— Begin Given records —
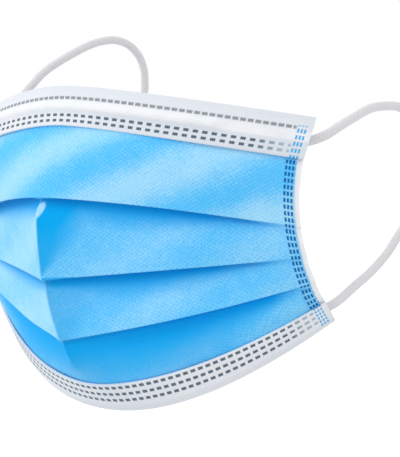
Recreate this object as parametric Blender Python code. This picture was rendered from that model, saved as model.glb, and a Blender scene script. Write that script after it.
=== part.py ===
# A pleated three-ply face mask, opened as it is worn, with two round elastic ear loops.
# Lengths are in metres, +Z is up and the front faces -Y. The origin is where the nose
# bridge bears: on the inside of the top binding, behind the middle of the nose wire.

from collections import namedtuple

import bmesh
import bpy
import numpy as np

# The opened mask
HEIGHT = 0.106  # the height that the lines take shares of, a little less than the whole
DEPTH = 0.0455  # the foremost fold, in front of the upper corners
TOP_HALF_WIDTH = 0.0755  # middle to the upper corners
LOW_HALF_WIDTH = 0.0759  # middle to the lower corners
SIDE_PINCH = 0.0008  # how much narrower the middle of the side edges is
SIDE_HEIGHT = 0.0635  # upper corner to lower corner
SIDE_DROP = 0.0108  # upper corners below the middle of the top edge
SIDE_BOW = 0.0131  # the middle of each side edge, in front of its corners
LOW_CORNER_BACK = 0.0104  # lower corners behind the upper ones
CHIN_TUCK = 0.0085  # the bottom edge behind the upper edge of its band, in the middle
CHIN_BAND = 0.0096  # the bottom edge below the upper edge of its band, in the middle
CHEEK_TUCK = -0.0012  # how much further back the bottom edge runs under each cheek
CHEEK_BAND = 0.0016  # how much further down it is there

# The cloth, from the outside in
PLY = 0.001  # wall of each ply and of each leg of a binding
GAP = 0.0003  # clearance between neighbouring pieces
COVER = PLY + GAP  # how far a piece lies behind the one over it
SIDE_MARGIN = 0.0190  # share of the half width by which the inner ply passes the outer
SEAM_THICK = 0.002  # a binding pressed flat beyond the plies
SEAM_BEHIND = 0.0004  # how far the front of that seam lies behind the band's face
FOLD_ROUND = 0.0003  # rounding of a binding's folded edge
BINDING_THICK = 4 * PLY + 3 * GAP  # a binding's two legs with both plies between them
BAND_ROWS = 3  # rows of faces that the plies have under the top binding

# Bindings: the width of the band, how far inside its edge the plies end, where the
# pressed seam starts, and how far from the edge it is fully flat.
Binding = namedtuple("Binding", "band plies_end press_start press_end")
TOP_BINDING = Binding(0.0130, 0.0042, 0.0033, 0.0018)
BOTTOM_BINDING = Binding(0.0125, 0.0030, 0.0022, 0.0011)

# The nose wire, in a raised channel of the top binding
WIRE_HALF_LENGTH = 0.05
WIRE_WIDE = 0.0026
WIRE_THICK = 0.001
WIRE_DOWN = 0.0069  # its middle below the top edge
CHANNEL_SLOPE = 0.0005  # width of each sloping side of the channel
CHANNEL_SPARE = 0.002  # the channel is full to this far past each end of the wire
CHANNEL_FADE = 0.0045  # and has gone after this further length

# The ear loops
LOOP_DIAMETER = 0.003
LOOP_POINTS = 38

COLUMNS_PER_HALF = 16
WIRE_COLUMNS = 25
ROUTE_STEPS = 12  # points worked out between two points of a loop's route
CORNER_EASE = 0.02  # keeps a wall from shooting outwards where it is bent sharply

# Lines across the mask, from top to bottom.
# forward: share of DEPTH at the middle. down: share of HEIGHT at the middle.
# side: share of the way down the side edge. bow, sag: how the line runs back and down
# to the side, where 0 is straight and 1 is an even curve. ease: how widely the line is
# rounded at the middle, as a share of the half width, where 0 leaves a crease.
Line = namedtuple("Line", "forward down side bow sag ease")
LINES = {
    "top_edge": Line(0.810, 0.000, 0.000, 0.74, 0.21, 0.18),
    "top_hem": Line(0.860, 0.120, 0.205, 0.97, 0.25, 0.16),
    "fold_1": Line(1.000, 0.337, 0.533, 0.40, 0.53, 0.07),
    "fold_2": Line(0.915, 0.584, 0.676, 0.22, 0.16, 0.00),
    "fold_3": Line(0.753, 0.772, 0.801, 0.46, 0.37, 0.00),
    "bottom_hem": Line(0.472, 0.922, 0.906, 0.58, 0.62, 0.15),
}

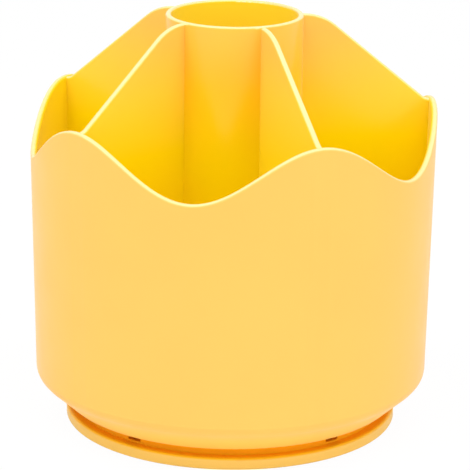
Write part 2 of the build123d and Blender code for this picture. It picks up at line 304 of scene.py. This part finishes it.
— End Given records —
▸ **Brief**
Exactly as they stand, set down the lines from the top of the data through the line with "import numpy as np".

▸ **Output for this exercise**
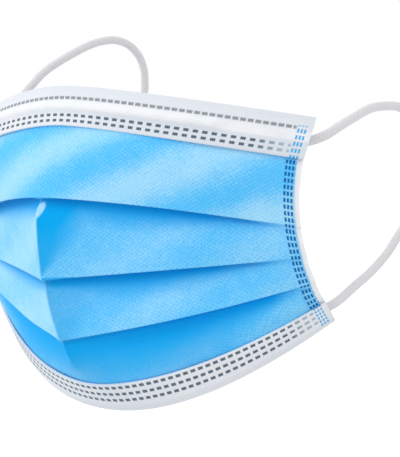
Recreate this object as parametric Blender Python code. This picture was rendered from that model, saved as model.glb, and a Blender scene script. Write that script after it.
=== part.py ===
# A pleated three-ply face mask, opened as it is worn, with two round elastic ear loops.
# Lengths are in metres, +Z is up and the front faces -Y. The origin is where the nose
# bridge bears: on the inside of the top binding, behind the middle of the nose wire.

from collections import namedtuple

import bmesh
import bpy
import numpy as np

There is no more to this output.